__Stated goal__.
Copy each line exactly.

__Information shown__.
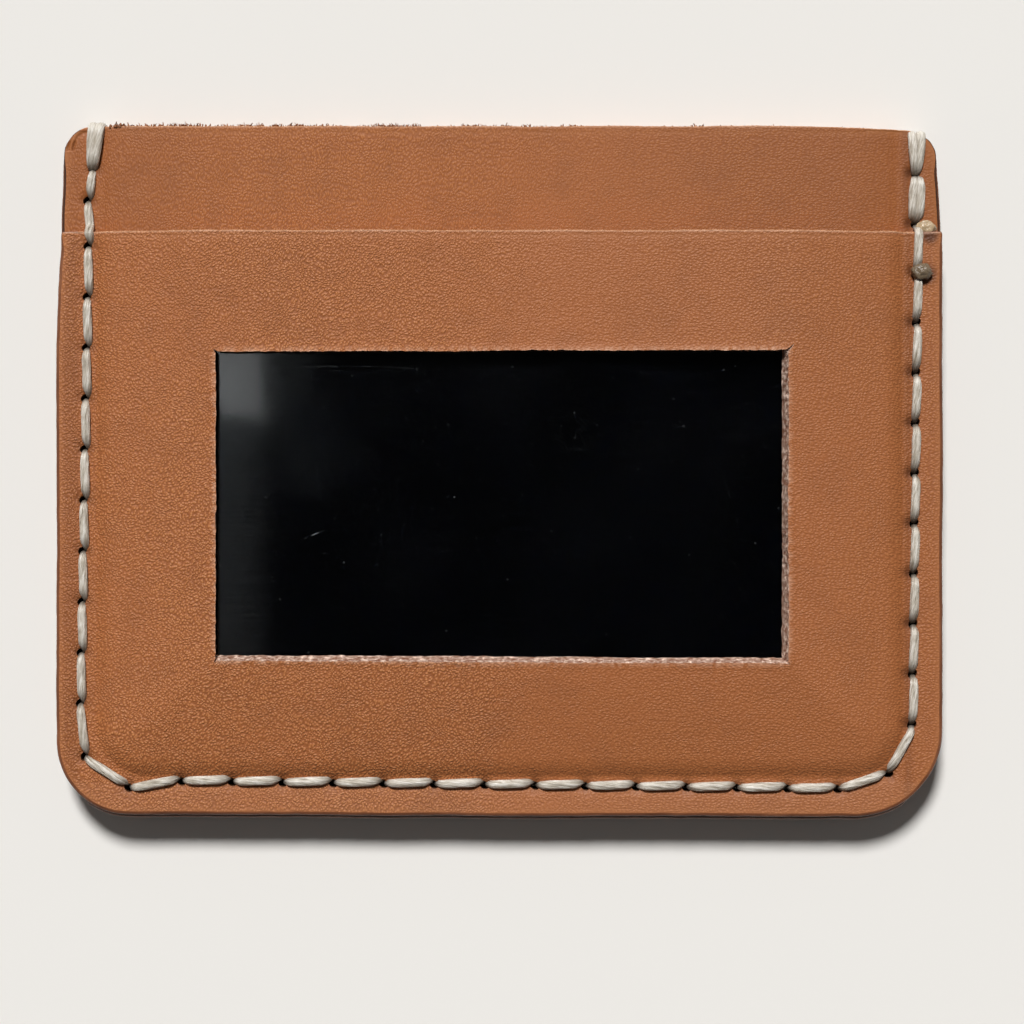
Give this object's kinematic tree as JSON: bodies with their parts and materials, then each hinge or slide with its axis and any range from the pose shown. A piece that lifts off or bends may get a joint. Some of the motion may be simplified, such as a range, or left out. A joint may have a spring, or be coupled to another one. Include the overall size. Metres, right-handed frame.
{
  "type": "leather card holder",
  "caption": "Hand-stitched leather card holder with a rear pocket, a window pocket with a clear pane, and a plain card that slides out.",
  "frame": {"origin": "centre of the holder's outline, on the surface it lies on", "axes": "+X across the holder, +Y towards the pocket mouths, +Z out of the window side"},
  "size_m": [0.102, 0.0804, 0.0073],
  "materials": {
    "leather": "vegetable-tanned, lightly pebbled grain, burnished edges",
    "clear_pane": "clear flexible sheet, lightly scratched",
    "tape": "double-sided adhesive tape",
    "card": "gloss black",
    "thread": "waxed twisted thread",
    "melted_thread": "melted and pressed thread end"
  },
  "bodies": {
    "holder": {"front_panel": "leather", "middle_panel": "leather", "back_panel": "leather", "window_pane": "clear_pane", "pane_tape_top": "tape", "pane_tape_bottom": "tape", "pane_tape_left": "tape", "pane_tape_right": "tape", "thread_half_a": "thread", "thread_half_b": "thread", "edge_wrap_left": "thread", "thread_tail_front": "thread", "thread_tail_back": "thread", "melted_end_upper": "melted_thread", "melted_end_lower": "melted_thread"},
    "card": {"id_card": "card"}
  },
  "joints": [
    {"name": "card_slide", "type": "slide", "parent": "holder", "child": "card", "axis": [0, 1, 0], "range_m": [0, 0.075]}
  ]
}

__Task answer__.
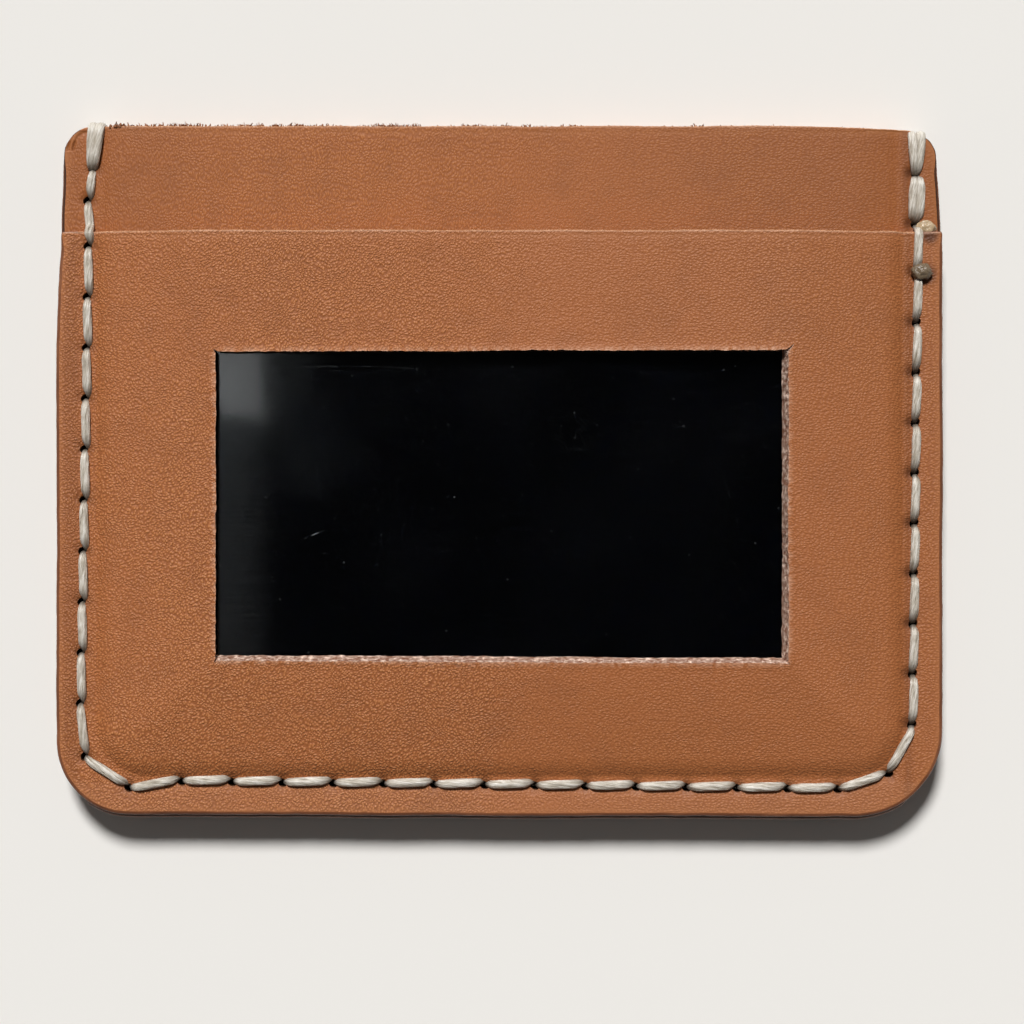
Give this object's kinematic tree as JSON: bodies with their parts and materials, then each hinge or slide with its axis and any range from the pose shown. A piece that lifts off or bends may get a joint. Some of the motion may be simplified, such as a range, or left out. A joint may have a spring, or be coupled to another one. Include the overall size. Metres, right-handed frame.
{
  "type": "leather card holder",
  "caption": "Hand-stitched leather card holder with a rear pocket, a window pocket with a clear pane, and a plain card that slides out.",
  "frame": {"origin": "centre of the holder's outline, on the surface it lies on", "axes": "+X across the holder, +Y towards the pocket mouths, +Z out of the window side"},
  "size_m": [0.102, 0.0804, 0.0073],
  "materials": {
    "leather": "vegetable-tanned, lightly pebbled grain, burnished edges",
    "clear_pane": "clear flexible sheet, lightly scratched",
    "tape": "double-sided adhesive tape",
    "card": "gloss black",
    "thread": "waxed twisted thread",
    "melted_thread": "melted and pressed thread end"
  },
  "bodies": {
    "holder": {"front_panel": "leather", "middle_panel": "leather", "back_panel": "leather", "window_pane": "clear_pane", "pane_tape_top": "tape", "pane_tape_bottom": "tape", "pane_tape_left": "tape", "pane_tape_right": "tape", "thread_half_a": "thread", "thread_half_b": "thread", "edge_wrap_left": "thread", "thread_tail_front": "thread", "thread_tail_back": "thread", "melted_end_upper": "melted_thread", "melted_end_lower": "melted_thread"},
    "card": {"id_card": "card"}
  },
  "joints": [
    {"name": "card_slide", "type": "slide", "parent": "holder", "child": "card", "axis": [0, 1, 0], "range_m": [0, 0.075]}
  ]
}